_SHORT TASK_
Exactly the lines from the one containing "# ---- assembly" through the one containing "low, high = Vector((1e9,)" must be returned; include both ends and nothing else.

_TASK MATERIAL_
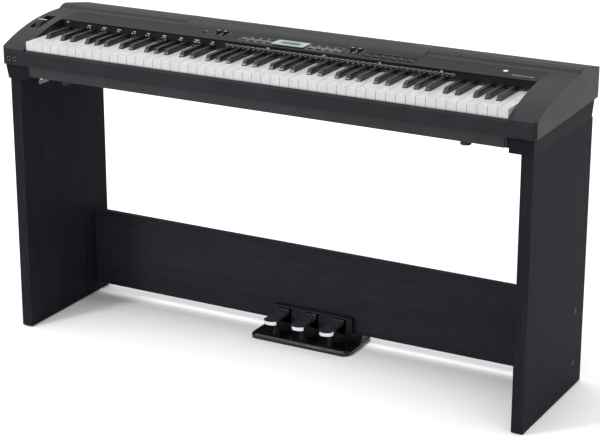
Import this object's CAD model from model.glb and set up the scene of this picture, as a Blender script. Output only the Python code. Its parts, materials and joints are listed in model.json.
"""The looks of the digital piano on its panel stand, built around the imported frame."""
import json
import math
import random

import bmesh
import bpy
from mathutils import Matrix, Vector
from mathutils.bvhtree import BVHTree

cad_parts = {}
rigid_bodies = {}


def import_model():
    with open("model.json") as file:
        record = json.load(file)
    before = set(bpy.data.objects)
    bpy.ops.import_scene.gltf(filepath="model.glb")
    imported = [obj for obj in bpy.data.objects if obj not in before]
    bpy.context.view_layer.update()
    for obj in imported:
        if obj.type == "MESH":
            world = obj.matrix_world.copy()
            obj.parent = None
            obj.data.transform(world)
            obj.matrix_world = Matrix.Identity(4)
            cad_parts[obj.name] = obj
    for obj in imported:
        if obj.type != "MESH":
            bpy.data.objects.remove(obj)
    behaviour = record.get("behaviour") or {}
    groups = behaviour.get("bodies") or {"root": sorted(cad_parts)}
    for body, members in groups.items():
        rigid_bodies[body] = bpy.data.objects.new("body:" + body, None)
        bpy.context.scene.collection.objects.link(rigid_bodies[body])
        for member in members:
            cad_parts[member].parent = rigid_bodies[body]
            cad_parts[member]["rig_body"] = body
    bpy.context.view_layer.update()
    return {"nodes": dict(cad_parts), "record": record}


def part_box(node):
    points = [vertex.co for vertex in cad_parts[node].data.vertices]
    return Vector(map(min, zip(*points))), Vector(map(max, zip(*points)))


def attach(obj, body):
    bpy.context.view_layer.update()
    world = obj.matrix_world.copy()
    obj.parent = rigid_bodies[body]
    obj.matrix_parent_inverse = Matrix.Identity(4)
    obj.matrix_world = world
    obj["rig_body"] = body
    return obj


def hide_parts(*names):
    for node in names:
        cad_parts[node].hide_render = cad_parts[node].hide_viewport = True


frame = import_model()

MM = 0.001
UP = Vector((0, 0, 1))
SHARP = math.radians(32)


# ------------------------------------------------------------------ camera and light

CAMERA_PLACE = (2.091, -3.758, 1.802)
CAMERA_TURN = 28.77
CAMERA_DIP = 18.9
CAMERA_LENS = 116.6


def make_camera():
    data = bpy.data.cameras.new("camera")
    data.lens = CAMERA_LENS
    camera = bpy.data.objects.new("camera", data)
    camera.location = CAMERA_PLACE
    camera.rotation_euler = (math.radians(90 - CAMERA_DIP), 0, math.radians(CAMERA_TURN))
    bpy.context.scene.collection.objects.link(camera)
    bpy.context.scene.camera = camera


def soft_box(name, place, target, size, power):
    """A large square lamp at place that faces target."""
    data = bpy.data.lights.new(name, "AREA")
    data.shape = "SQUARE"
    data.size = size
    data.energy = power
    lamp = bpy.data.objects.new(name, data)
    lamp.location = place
    lamp.rotation_euler = (Vector(target) - Vector(place)).to_track_quat("-Z", "Y").to_euler()
    bpy.context.scene.collection.objects.link(lamp)


def light_studio():
    world = bpy.data.worlds.new("studio")
    world.use_nodes = True
    background = world.node_tree.nodes["Background"]
    background.inputs["Color"].default_value = (1, 1, 1, 1)
    background.inputs["Strength"].default_value = 0.35
    bpy.context.scene.world = world
    bpy.context.scene.view_settings.view_transform = "Standard"
    soft_box("ceiling lamp", (0, 1.5, 6.0), (0, 1.5, 0), 16, 1180)
    soft_box("front lamp", (-1.9, -2.9, 3.0), (0, -0.1, 0.73), 0.6, 72)


# ------------------------------------------------------------------ shader writing


class Wire:
    """A shader socket on which ordinary arithmetic can be written."""

    def __init__(self, finish, socket):
        self.finish = finish
        self.socket = socket

    def maths(self, operation, first, second):
        return self.finish.node("ShaderNodeMath", {"operation": operation}, {0: first, 1: second})

    def __add__(self, other):
        return self.maths("ADD", self, other)

    def __sub__(self, other):
        return self.maths("SUBTRACT", self, other)

    def __rsub__(self, other):
        return self.maths("SUBTRACT", other, self)

    def __mul__(self, other):
        return self.maths("MULTIPLY", self, other)

    __radd__ = __add__
    __rmul__ = __mul__


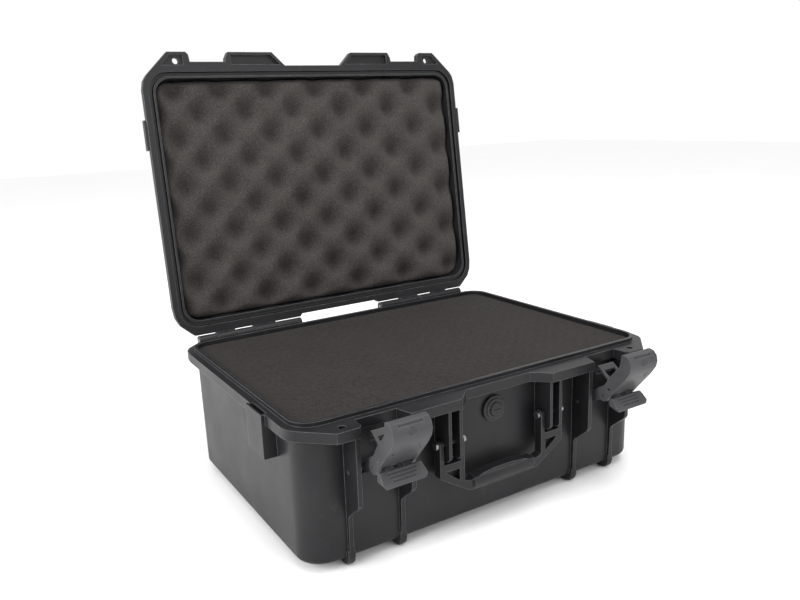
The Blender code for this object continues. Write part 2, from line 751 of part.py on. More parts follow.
# ---- handle ---------------------------------------------------------------------------------------------------------
def make_handle():
    """Two forked arms that straddle the brackets, joined by an arched grip."""
    half = [
        (0.0000, 0.0497),
        (0.0120, 0.0493),
        (0.0240, 0.0479),
        (0.0340, 0.0455),
        (0.0400, 0.0443),
        (0.0465, 0.0465),
        (0.0465, 0.0675),
        (0.0735, 0.0675),
        (0.0735, 0.0560),
        (0.0725, 0.0545),
        (0.0430, 0.0363),
        (0.0380, 0.0347),
        (0.0000, 0.0340),
    ]
    outline = half + [(-x, z) for x, z in reversed(half[1:-1])]
    handle = prism("carry_handle", outline, -0.1570, -0.1480, "Y", SHELL)
    adds = []
    grip = [
        (-0.1570, 0.0355),
        (-0.1590, 0.0385),
        (-0.1595, 0.0425),
        (-0.1580, 0.0460),
        (-0.1560, 0.0470),
        (-0.1485, 0.0470),
        (-0.1462, 0.0445),
        (-0.1455, 0.0405),
        (-0.1470, 0.0365),
        (-0.1490, 0.0350),
    ]
    adds.append(prism("grip", grip, -0.0360, 0.0360, "X", collection=helpers))
    rail = arc(HANDLE_PIN, 0.0045, 180, 0, 8) + [(-0.1480, 0.0625), (-0.1570, 0.0625)]
    for side in (-1, 1):
        for low, high in (INNER_RAIL_X, OUTER_RAIL_X):
            start, end = sorted((side * low, side * high))
            adds.append(prism("rail", rail, start, end, "X", collection=helpers))
    boolean(handle, "UNION", adds)
    cuts = []
    for side in (-1, 1):
        pocket = [(side * x, z) for x, z in ((0.0520, 0.0605), (0.0680, 0.0605), (0.0520, 0.0485))]
        cuts.append(prism("arm_pocket", pocket, -0.165, -0.1510, "Y", collection=helpers))
        ends = sorted((side * 0.040, side * 0.080))
        cuts.append(rod("handle_bore", HANDLE_PIN_R + GAP, *ends, HANDLE_PIN, collection=helpers))
    boolean(handle, "DIFFERENCE", cuts)
    smooth(handle)
    for side, suffix in ((-1, "left"), (1, "right")):
        pin = rod(f"handle_pin_{suffix}", HANDLE_PIN_R, *sorted((side * 0.0440, side * 0.0760)), HANDLE_PIN, look=STEEL)
        heads = []
        for low, high in ((0.0435, 0.0461), (0.0739, 0.0765)):
            heads.append(
                rod("pin_head", 0.0036, *sorted((side * low, side * high)), HANDLE_PIN, collection=helpers)
            )
        boolean(pin, "UNION", heads)
        smooth(pin)


# ---- purge valve ------------------------------------------------------------------------------------------------------
def turned(name, profile, look):
    """A body of revolution about the valve's axis: profile holds (radius, depth behind the wall's face), front to back."""
    bm = bmesh.new()
    line = [bm.verts.new((radius, 0.0, -y)) for radius, y in profile]
    for a, b in zip(line, line[1:]):
        bm.edges.new((a, b))
    mesh = bpy.data.meshes.new(name)
    bm.to_mesh(mesh)
    bm.free()
    made = bpy.data.objects.new(name, mesh)
    mesh.materials.append(look)
    case.objects.link(made)
    made.location = (0.0, VALVE_Y, VALVE_Z)
    made.rotation_euler = (math.pi / 2, 0.0, 0.0)
    screw = made.modifiers.new("Turn", "SCREW")
    screw.axis = "Z"
    screw.steps = 28
    screw.render_steps = 28
    screw.use_merge_vertices = True
    screw.merge_threshold = 0.00001
    screw.use_smooth_shade = False
    return made


def make_valve():
    body = [
        (0.0072, -0.0048),
        (0.0098, -0.0048),
        (0.0104, -0.0042),
        (0.0104, -0.0032),
        (0.0122, -0.0032),
        (0.0130, -0.0025),
        (0.0130, -0.0016),
        (0.0076, -0.0016),
        (0.0076, 0.0115),
        (0.0030, 0.0115),
        (0.0030, -0.0022),
        (0.0072, -0.0022),
        (0.0072, -0.0048),
    ]
    turned("valve_body", body, SHELL)
    seal = [(0.0079, -0.0013), (0.0116, -0.0013), (0.0116, -0.0004), (0.0079, -0.0004), (0.0079, -0.0013)]
    turned("valve_seal", seal, RUBBER)
    shape = [
        (0.0000, -0.0064),
        (0.0058, -0.0064),
        (0.0068, -0.0057),
        (0.0068, -0.0025),
        (0.0026, -0.0025),
        (0.0026, 0.0065),
        (0.0000, 0.0065),
    ]
    knob = turned("valve_knob", shape, SHELL)
    front = VALVE_Y - 0.0064
    low = (-0.0045, front - 0.001, VALVE_Z - 0.0008)
    high = (0.0045, front + 0.0014, VALVE_Z + 0.0008)
    boolean(knob, "DIFFERENCE", [box("knob_slot", low, high, collection=helpers)])
    nut = rod("valve_nut", 0.0118, VALVE_Y + 0.0040, VALVE_Y + 0.0072, (0.0, VALVE_Z), "Y", SHELL, sides=6)
    bore = rod("nut_bore", 0.0079, VALVE_Y, VALVE_Y + 0.02, (0.0, VALVE_Z), "Y", collection=helpers)
    boolean(nut, "DIFFERENCE", [bore])


# ---- assembly -----------------------------------------------------------------------------------------------------------
lid_axis = bpy.data.objects.new("lid_axis", None)
case.objects.link(lid_axis)
lid_axis.location = (0.0, HINGE_Y, HINGE_Z)
lid_axis.rotation_euler = (-LID_OPEN, 0.0, 0.0)

make_tub()
make_lid()
make_gasket()
make_lid_foam()
make_base_foam()
for side, suffix in ((-1, "left"), (1, "right")):
    make_latch(side, suffix)
    start, end = sorted((side * TUB_KNUCKLES[0][0], side * TUB_KNUCKLES[-1][1]))
    smooth(rod(f"hinge_pin_{suffix}", HINGE_PIN_R, start, end, (HINGE_Y, HINGE_Z), look=STEEL))
make_handle()
make_valve()
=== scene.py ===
"""The hard equipment case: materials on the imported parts, foam, latch detail, stage, lights and camera."""

import json
import math

import bmesh
import bpy
from mathutils import Matrix, Vector, noise


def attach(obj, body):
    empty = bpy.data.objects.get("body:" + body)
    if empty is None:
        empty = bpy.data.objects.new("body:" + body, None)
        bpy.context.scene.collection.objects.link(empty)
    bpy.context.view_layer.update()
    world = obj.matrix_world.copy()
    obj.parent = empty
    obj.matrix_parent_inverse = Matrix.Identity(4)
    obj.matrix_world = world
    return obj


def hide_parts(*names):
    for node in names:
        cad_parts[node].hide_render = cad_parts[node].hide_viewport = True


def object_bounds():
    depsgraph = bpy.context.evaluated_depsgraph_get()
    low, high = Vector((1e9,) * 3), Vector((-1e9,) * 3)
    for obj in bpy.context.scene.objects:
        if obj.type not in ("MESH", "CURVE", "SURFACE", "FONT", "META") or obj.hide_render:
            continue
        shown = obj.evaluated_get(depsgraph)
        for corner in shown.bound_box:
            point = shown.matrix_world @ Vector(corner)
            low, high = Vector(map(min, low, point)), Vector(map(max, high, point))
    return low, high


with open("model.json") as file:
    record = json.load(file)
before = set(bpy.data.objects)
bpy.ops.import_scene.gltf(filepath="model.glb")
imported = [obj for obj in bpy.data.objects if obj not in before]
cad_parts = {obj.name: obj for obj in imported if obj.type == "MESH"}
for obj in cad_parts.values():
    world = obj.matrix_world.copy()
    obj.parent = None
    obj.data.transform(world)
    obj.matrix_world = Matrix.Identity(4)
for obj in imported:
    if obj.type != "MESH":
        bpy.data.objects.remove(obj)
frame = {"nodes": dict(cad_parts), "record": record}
CAD_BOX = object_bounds()

JOINTS = {joint["name"]: joint for joint in frame["record"]["behaviour"]["joints"]}
HINGE = Vector(JOINTS["lid_hinge"]["pos_m"])
LID_OPEN = math.radians(JOINTS["lid_hinge"]["range_deg"][1])
PARTING_Z = HINGE.z
WELD_DISTANCE = 0.00001
SMOOTH_UP_TO = math.radians(32)
LID_TURN = Matrix.Translation(HINGE) @ Matrix.Rotation(-LID_OPEN, 4, "X") @ Matrix.Translation(-HINGE)


# ---- shader building ----
class Shader:
    """A Principled material with helpers that add and link nodes."""

    def __init__(self, name, **sockets):
        self.material = bpy.data.materials.new(name)
        self.material.use_nodes = True
        self.tree = self.material.node_tree
        self.principled = self.tree.nodes["Principled BSDF"]
        for socket, value in sockets.items():
            self.principled.inputs[socket.replace("_", " ")].default_value = value
        self.place = self.add("ShaderNodeTexCoord").outputs["Object"]

    def add(self, kind, **settings):
        node = self.tree.nodes.new(kind)
        for key, value in settings.items():
            if hasattr(node, key):
                setattr(node, key, value)
            else:
                node.inputs[key.replace("_", " ")].default_value = value
        return node

    def link(self, source, target):
        self.tree.links.new(source, target)

    def noise(self, scale, detail=3.0, roughness=0.55, stretch=None):
        node = self.add("ShaderNodeTexNoise", Scale=scale, Detail=detail, Roughness=roughness)
        place = self.place
        if stretch:
            mapping = self.add("ShaderNodeMapping")
            mapping.inputs["Scale"].default_value = stretch
            self.link(place, mapping.inputs["Vector"])
            place = mapping.outputs["Vector"]
        self.link(place, node.inputs["Vector"])
        return node.outputs["Fac"]

    def ramp(self, value, low, high, start=0.0, end=1.0):
        """The value with low to high mapped onto start to end, and clamped there."""
        node = self.add("ShaderNodeMapRange")
        for socket, number in (("From Min", low), ("From Max", high), ("To Min", start), ("To Max", end)):
            node.inputs[socket].default_value = number
        self.link(value, node.inputs["Value"])
        return node.outputs["Result"]

    def blend(self, factor, first, second):
        """The first colour turning into the second as the factor goes from 0 to 1."""
        node = self.add("ShaderNodeMix", data_type="RGBA")
        for index, colour in ((6, first), (7, second)):
            if isinstance(colour, tuple):
                node.inputs[index].default_value = (*colour, 1.0)
            else:
                self.link(colour, node.inputs[index])
        if isinstance(factor, float):
            node.inputs[0].default_value = factor
        else:
            self.link(factor, node.inputs[0])
        return node.outputs[2]

    def math(self, operation, first, second):
        node = self.add("ShaderNodeMath", operation=operation)
        for index, value in ((0, first), (1, second)):
            if isinstance(value, float):
                node.inputs[index].default_value = value
            else:
                self.link(value, node.inputs[index])
        return node.outputs[0]

    def round_normal(self, radius):
        """The normal, rounded over sharp edges."""
        bevel = self.add("ShaderNodeBevel", samples=6)
        bevel.inputs["Radius"].default_value = radius
        return bevel.outputs["Normal"]

    def edge_mask(self, rounded):
        """1 on sharp edges, where the rounded normal leans away from the face's own, and 0 on flat faces."""
        flat = self.add("ShaderNodeNewGeometry").outputs["Normal"]
        dot = self.add("ShaderNodeVectorMath", operation="DOT_PRODUCT")
        self.link(rounded, dot.inputs[0])
        self.link(flat, dot.inputs[1])
        return self.ramp(dot.outputs["Value"], 0.995, 0.90)

    def bump(self, layers, normal=None):
        """Bumps chained one on another: each layer is (height, depth in metres)."""
        for height, depth in layers:
            node = self.add("ShaderNodeBump", Strength=1.0, Distance=depth)
            self.link(height, node.inputs["Height"])
            if normal is not None:
                self.link(normal, node.inputs["Normal"])
            normal = node.outputs["Normal"]
        self.link(normal, self.principled.inputs["Normal"])

    def finish(self, colour, roughness):
        self.link(colour, self.principled.inputs["Base Color"])
        self.link(roughness, self.principled.inputs["Roughness"])
        return self.material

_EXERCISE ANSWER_
# ---- assembly -----------------------------------------------------------------------------------------------------------
lid_axis = bpy.data.objects.new("lid_axis", None)
case.objects.link(lid_axis)
lid_axis.location = (0.0, HINGE_Y, HINGE_Z)
lid_axis.rotation_euler = (-LID_OPEN, 0.0, 0.0)

make_tub()
make_lid()
make_gasket()
make_lid_foam()
make_base_foam()
for side, suffix in ((-1, "left"), (1, "right")):
    make_latch(side, suffix)
    start, end = sorted((side * TUB_KNUCKLES[0][0], side * TUB_KNUCKLES[-1][1]))
    smooth(rod(f"hinge_pin_{suffix}", HINGE_PIN_R, start, end, (HINGE_Y, HINGE_Z), look=STEEL))
make_handle()
make_valve()
=== scene.py ===
"""The hard equipment case: materials on the imported parts, foam, latch detail, stage, lights and camera."""

import json
import math

import bmesh
import bpy
from mathutils import Matrix, Vector, noise


def attach(obj, body):
    empty = bpy.data.objects.get("body:" + body)
    if empty is None:
        empty = bpy.data.objects.new("body:" + body, None)
        bpy.context.scene.collection.objects.link(empty)
    bpy.context.view_layer.update()
    world = obj.matrix_world.copy()
    obj.parent = empty
    obj.matrix_parent_inverse = Matrix.Identity(4)
    obj.matrix_world = world
    return obj


def hide_parts(*names):
    for node in names:
        cad_parts[node].hide_render = cad_parts[node].hide_viewport = True


def object_bounds():
    depsgraph = bpy.context.evaluated_depsgraph_get()
    low, high = Vector((1e9,) * 3), Vector((-1e9,) * 3)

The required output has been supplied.